▸ TASK STATEMENT
Only one span of the listing below is wanted: the lines from the one with "offset = dome_offset()" through the one with "before = set(bpy.data.objects)", reproduced exactly, both ends kept.

▸ MATERIAL PROVIDED
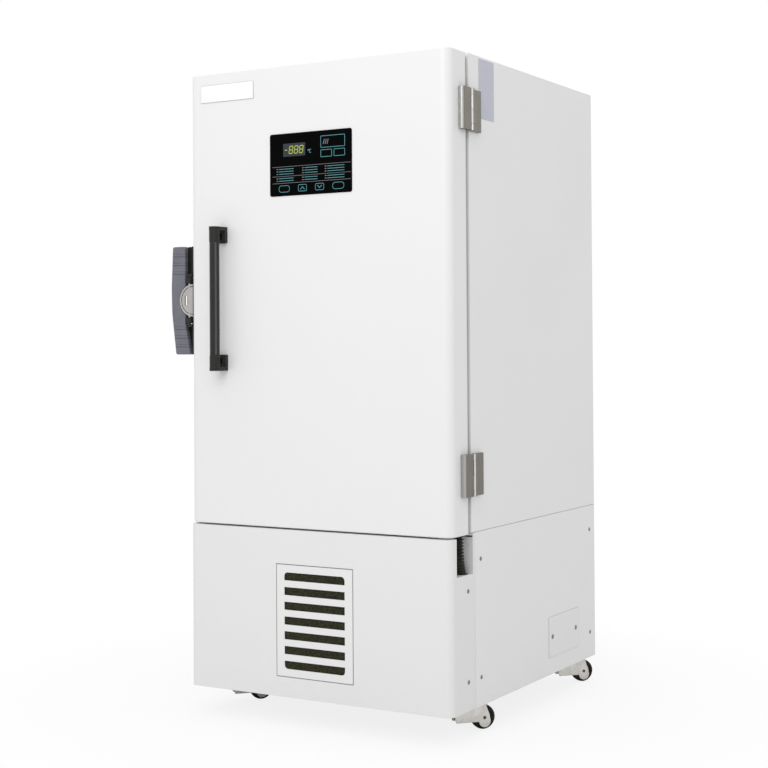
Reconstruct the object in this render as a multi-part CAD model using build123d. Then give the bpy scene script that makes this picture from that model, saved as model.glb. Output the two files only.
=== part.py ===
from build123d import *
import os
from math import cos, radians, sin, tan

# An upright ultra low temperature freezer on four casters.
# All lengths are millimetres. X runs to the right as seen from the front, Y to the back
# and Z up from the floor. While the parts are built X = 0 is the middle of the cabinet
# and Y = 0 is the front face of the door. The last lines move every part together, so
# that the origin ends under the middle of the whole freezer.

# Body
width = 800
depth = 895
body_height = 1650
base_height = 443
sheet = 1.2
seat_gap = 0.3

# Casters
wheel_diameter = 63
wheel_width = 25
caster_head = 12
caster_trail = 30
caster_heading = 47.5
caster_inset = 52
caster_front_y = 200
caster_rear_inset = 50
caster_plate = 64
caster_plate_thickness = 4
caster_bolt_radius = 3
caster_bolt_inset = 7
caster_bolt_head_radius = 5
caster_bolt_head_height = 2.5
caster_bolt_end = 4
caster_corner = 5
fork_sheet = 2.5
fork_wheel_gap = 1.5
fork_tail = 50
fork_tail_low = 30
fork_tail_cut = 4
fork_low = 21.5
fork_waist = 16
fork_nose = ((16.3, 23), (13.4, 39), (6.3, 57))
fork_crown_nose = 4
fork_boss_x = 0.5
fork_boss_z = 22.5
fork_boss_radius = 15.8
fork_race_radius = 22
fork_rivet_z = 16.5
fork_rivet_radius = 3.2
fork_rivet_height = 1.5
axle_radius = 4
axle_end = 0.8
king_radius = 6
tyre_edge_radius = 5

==

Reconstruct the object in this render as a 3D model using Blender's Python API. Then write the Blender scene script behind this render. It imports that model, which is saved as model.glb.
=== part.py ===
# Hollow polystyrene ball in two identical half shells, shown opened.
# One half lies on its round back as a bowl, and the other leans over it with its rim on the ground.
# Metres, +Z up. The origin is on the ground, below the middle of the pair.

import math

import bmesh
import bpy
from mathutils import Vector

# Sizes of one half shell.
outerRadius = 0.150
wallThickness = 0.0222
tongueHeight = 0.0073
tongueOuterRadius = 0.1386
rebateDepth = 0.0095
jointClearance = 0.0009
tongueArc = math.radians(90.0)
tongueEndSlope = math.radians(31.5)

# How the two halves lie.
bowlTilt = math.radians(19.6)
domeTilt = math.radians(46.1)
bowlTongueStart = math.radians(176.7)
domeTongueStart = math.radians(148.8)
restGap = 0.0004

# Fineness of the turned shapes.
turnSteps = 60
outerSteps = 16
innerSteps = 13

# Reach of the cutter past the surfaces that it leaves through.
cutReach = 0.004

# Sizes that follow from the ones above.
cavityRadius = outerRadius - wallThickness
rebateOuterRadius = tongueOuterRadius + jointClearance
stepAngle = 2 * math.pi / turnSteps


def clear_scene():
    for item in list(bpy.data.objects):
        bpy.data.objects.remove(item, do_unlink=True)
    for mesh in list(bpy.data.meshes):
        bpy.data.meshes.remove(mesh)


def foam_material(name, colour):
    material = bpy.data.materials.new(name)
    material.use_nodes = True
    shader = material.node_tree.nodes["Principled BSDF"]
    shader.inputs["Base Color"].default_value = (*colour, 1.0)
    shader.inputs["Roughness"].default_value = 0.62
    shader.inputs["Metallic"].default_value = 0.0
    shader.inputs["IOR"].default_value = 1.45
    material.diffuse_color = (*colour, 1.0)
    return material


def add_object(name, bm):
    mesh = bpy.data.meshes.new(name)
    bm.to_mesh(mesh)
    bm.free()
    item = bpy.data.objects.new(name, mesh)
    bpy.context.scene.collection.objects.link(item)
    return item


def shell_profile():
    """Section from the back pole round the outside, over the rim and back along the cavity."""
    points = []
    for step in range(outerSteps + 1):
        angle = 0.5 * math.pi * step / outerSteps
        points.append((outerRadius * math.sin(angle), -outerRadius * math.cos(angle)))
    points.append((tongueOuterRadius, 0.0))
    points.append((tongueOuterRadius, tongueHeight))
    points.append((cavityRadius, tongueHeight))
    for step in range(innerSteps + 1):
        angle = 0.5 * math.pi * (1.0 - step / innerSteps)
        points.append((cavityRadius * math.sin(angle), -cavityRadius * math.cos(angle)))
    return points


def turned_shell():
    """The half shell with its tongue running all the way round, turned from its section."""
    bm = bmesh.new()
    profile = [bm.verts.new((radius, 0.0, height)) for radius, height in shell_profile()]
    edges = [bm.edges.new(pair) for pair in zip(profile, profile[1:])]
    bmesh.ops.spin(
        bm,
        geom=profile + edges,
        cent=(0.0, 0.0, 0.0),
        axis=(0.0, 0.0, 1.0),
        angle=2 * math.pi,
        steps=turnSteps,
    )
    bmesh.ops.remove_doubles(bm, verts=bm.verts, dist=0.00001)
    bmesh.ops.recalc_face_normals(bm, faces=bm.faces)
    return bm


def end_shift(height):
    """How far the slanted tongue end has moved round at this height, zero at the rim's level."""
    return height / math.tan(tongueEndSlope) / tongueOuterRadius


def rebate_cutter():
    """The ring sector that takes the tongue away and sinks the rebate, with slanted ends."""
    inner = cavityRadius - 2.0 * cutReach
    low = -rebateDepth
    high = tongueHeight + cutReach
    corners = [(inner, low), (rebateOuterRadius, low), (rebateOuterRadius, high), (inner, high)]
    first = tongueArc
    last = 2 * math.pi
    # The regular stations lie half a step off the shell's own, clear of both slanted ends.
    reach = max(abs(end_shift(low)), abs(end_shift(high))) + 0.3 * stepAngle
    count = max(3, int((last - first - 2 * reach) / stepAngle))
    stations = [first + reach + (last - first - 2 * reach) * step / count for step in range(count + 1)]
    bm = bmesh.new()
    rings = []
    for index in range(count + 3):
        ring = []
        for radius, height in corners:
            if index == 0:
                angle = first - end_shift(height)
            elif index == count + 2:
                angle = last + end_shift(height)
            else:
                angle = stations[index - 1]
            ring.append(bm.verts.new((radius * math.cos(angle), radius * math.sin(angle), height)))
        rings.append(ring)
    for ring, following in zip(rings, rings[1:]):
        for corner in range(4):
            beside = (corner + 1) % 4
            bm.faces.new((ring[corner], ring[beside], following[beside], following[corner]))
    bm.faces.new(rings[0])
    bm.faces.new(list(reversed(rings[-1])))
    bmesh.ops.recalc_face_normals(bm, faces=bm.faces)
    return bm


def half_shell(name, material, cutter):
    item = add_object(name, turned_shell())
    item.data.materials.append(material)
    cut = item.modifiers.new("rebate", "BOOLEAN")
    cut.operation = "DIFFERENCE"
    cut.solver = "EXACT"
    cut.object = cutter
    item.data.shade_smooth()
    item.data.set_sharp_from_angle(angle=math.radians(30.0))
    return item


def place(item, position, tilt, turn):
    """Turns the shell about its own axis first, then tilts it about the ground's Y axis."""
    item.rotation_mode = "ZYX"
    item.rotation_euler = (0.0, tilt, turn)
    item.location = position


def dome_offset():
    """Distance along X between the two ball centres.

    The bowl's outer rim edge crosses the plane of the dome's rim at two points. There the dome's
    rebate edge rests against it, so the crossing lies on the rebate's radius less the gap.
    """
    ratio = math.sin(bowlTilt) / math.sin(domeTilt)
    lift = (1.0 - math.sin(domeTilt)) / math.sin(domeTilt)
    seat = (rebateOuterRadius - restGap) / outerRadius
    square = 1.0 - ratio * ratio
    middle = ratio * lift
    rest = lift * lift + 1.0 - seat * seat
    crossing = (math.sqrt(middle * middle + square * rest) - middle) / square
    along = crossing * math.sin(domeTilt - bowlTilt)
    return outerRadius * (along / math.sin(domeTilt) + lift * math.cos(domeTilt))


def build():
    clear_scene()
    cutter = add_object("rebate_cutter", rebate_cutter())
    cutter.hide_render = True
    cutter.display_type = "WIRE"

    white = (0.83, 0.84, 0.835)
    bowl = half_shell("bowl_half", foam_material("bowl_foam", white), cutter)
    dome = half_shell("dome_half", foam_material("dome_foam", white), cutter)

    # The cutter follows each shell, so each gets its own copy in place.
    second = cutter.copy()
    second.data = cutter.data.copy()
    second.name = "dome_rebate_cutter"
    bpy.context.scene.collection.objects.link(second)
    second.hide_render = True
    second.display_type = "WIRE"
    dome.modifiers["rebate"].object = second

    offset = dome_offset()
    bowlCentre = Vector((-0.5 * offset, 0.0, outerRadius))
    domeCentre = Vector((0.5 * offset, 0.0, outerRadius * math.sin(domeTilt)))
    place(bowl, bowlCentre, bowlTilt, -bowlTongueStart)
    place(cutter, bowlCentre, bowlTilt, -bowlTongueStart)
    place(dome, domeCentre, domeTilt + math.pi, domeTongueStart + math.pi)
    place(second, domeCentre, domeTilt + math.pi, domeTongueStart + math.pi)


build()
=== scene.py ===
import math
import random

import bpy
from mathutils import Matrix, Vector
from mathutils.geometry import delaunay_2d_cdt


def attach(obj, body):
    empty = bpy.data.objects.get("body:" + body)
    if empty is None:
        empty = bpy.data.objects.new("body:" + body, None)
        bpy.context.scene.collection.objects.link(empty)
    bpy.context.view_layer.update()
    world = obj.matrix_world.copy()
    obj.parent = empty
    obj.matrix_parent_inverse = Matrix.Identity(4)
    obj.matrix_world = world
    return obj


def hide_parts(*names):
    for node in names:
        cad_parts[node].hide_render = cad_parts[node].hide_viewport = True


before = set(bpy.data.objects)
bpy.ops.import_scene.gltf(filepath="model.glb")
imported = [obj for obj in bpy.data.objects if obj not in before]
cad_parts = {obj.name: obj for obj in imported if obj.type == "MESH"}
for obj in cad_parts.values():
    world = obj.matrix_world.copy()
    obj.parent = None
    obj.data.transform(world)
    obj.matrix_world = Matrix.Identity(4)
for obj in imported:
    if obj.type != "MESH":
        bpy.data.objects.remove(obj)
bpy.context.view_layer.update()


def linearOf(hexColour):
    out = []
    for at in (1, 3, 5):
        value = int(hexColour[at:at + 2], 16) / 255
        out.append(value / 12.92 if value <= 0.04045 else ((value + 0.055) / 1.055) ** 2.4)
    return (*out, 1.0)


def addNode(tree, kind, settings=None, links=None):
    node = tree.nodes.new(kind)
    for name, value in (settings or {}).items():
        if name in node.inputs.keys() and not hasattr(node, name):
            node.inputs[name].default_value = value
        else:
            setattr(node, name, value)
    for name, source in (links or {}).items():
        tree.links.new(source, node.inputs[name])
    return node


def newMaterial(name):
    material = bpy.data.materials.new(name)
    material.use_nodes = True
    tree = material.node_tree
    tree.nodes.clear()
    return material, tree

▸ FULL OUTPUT
    offset = dome_offset()
    bowlCentre = Vector((-0.5 * offset, 0.0, outerRadius))
    domeCentre = Vector((0.5 * offset, 0.0, outerRadius * math.sin(domeTilt)))
    place(bowl, bowlCentre, bowlTilt, -bowlTongueStart)
    place(cutter, bowlCentre, bowlTilt, -bowlTongueStart)
    place(dome, domeCentre, domeTilt + math.pi, domeTongueStart + math.pi)
    place(second, domeCentre, domeTilt + math.pi, domeTongueStart + math.pi)


build()
=== scene.py ===
import math
import random

import bpy
from mathutils import Matrix, Vector
from mathutils.geometry import delaunay_2d_cdt


def attach(obj, body):
    empty = bpy.data.objects.get("body:" + body)
    if empty is None:
        empty = bpy.data.objects.new("body:" + body, None)
        bpy.context.scene.collection.objects.link(empty)
    bpy.context.view_layer.update()
    world = obj.matrix_world.copy()
    obj.parent = empty
    obj.matrix_parent_inverse = Matrix.Identity(4)
    obj.matrix_world = world
    return obj


def hide_parts(*names):
    for node in names:
        cad_parts[node].hide_render = cad_parts[node].hide_viewport = True


before = set(bpy.data.objects)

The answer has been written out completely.